The scope of such pernicious practices can never be reliably ascertained.
Limits on contributions are a preventative means for stopping the reality and appearance of corruption, because "few if any contributions to candidates will involve actual quid pro quo arrangements."
Thus, Buckley stands for the proposition that it is not necessary to prove that quid pro quo arrangements occur in order to uphold the constitutionality of preventative contribution limits.
In citing the constitutional rationale from Buckley for upholding contribution limits, the Court in Citizens United noted that Buckley did not extend this rationale to independent expenditures. In so doing, the Court thereby distinguished the corruption rationale for the constitutionality of contribution limits, which the Court left undisturbed, from the corruption rationale for independent expenditures, which it rejected.

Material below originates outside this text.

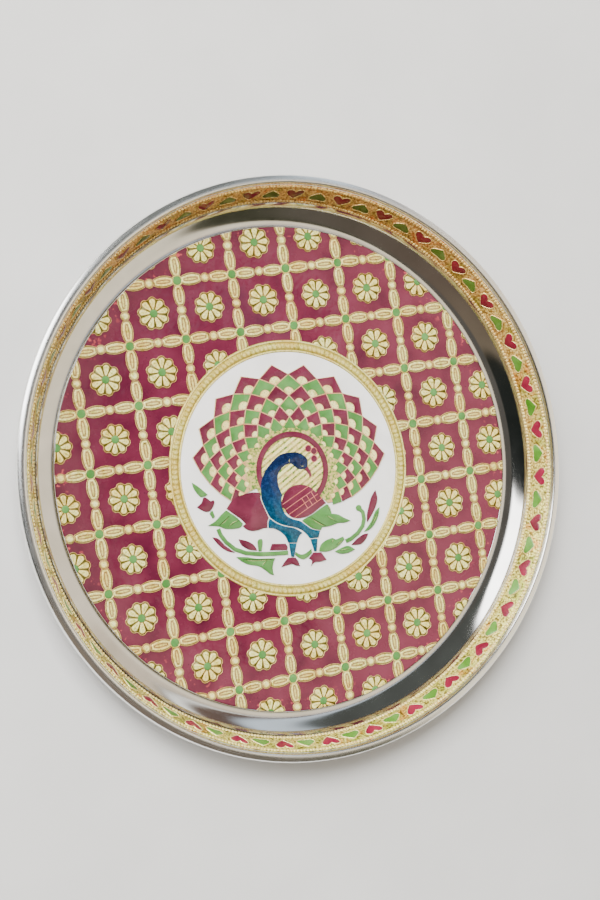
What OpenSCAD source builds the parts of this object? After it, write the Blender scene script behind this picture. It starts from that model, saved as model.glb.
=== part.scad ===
// Enamelled steel serving plate.
// A pressed steel dish with a rolled rim carries a decorated disc on its floor
// and a decorated strip round its wall. The disc has a beaded lattice with
// rosettes round a peacock medallion. The strip has hearts and leaves.
// The plate stands on z = 0 with its axis on Z, and the peacock's head is
// towards +Y.

/* [Dish] */
// Diameter over the rolled rim
plate_d = 304.8; // [290:0.1:320]
// Height from the underside to the top of the rim
plate_h = 24.3; // [22:0.1:28]
// Thickness of the steel sheet
sheet_t = 0.8; // [0.6:0.1:1]
// Radius of the rolled bead at the rim
bead_r = 2.6; // [2.2:0.1:3]
// Slope of the wall above the horizontal, in degrees
wall_angle = 65; // [60:1:70]
// Inside radius of the cove between floor and wall
cove_r = 12; // [9:0.5:13]

/* [Decorated disc] */
// Thickness of each bonding film
film_t = 0.2; // [0.1:0.05:0.3]
// Thickness of the gilt sheets
gilt_t = 0.4; // [0.3:0.05:0.6]
// Depth of the enamel in the floor and the medallion ground
enamel_t = 0.6; // [0.4:0.05:0.8]
// Height of the lattice beads and rosettes above the gilt sheet
relief_t = 1.1; // [0.9:0.05:1.4]
// Side of one square of the lattice
pitch = 30.7; // [28:0.1:34]
// Turn of the lattice about the axis, in degrees
lattice_turn = 8.8; // [0:0.1:45]
// Offset of the lattice along its own rows
lattice_x = -1.4; // [-5:0.1:5]
// Offset of the lattice along its own columns
lattice_y = -2.2; // [-5:0.1:5]
// Length of a barrel bead
barrel_l = 10.3; // [9:0.1:10.4]
// Width of a barrel bead at its middle
barrel_w = 6.4; // [5:0.1:6.6]
// Width of a barrel bead at its ends
barrel_end = 3.4; // [2.5:0.1:4]
// Diameter of the round beads between two barrel beads
round_d = 4.4; // [3:0.1:4.6]
// Diameter of the green studs at the crossings
stud_d = 4.8; // [4:0.1:5]
// Radius of a rosette to its petal tips
rosette_r = 8.4; // [7:0.1:9]
// Petals in a rosette
petals = 9; // [7:1:11]
// Radius of the green centre of a rosette
centre_r = 2.2; // [1.5:0.1:2.6]

/* [Medallion] */
// Outer radius of the gilt ring
ring_r = 68; // [68:0.1:72]
// Width of the gilt ring
ring_w = 6.4; // [6:0.1:6.4]
// Width of each plain line along the ring
ring_line = 1.3; // [1:0.1:1.6]
// Thickness of the gilt plate under the bird
bird_plate_t = 0.2; // [0.1:0.05:0.3]
// Depth of the coloured enamel on that plate
colour_t = 0.4; // [0.3:0.05:0.5]
// Width of the gilt lines between the tail scales
tail_line = 0.5; // [0.4:0.1:0.8]

/* [Wall strip] */
// Width of the strip up the slope of the wall
strip_w = 15.2; // [13:0.1:15.2]
// Bare steel between the cove and the strip
strip_gap = 1; // [0.5:0.1:1]
// Hearts round the strip, with a leaf after each
hearts = 35; // [30:1:36]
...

This distinction set the stage for the Supreme Court in Citizens United to strike down the corporate expenditure ban on the grounds that restrictions on independent spending, unlike limits on contributions, could not be justified by the corruption rationale.
The bottom line is that the Citizens United decision carries forward the Buckley rationale for the constitutionality of contribution limits, which has been consistently applied by the Supreme Court for more than three decades from the Buckley decision in 1976 to the McConnell decision in 2003 to Randall v. Sorrell in 2006.
In the Randall opinion, written by Justice Breyer and joined by Chief Justice Roberts, the Court affirmed the Buckley corruption rationale for upholding contribution limits, even as it found that the particular contribution limits at issue in the case were too low to survive scrutiny because they prevented candidates from having sufficient resources to be heard.
In the end, there is no basis for concluding that the Buckley corruption rationale for upholding the constitutionality of contribution limits, including the ban on soft money contributions to parties upheld in McConnell, has been narrowed by the Citizens United decision.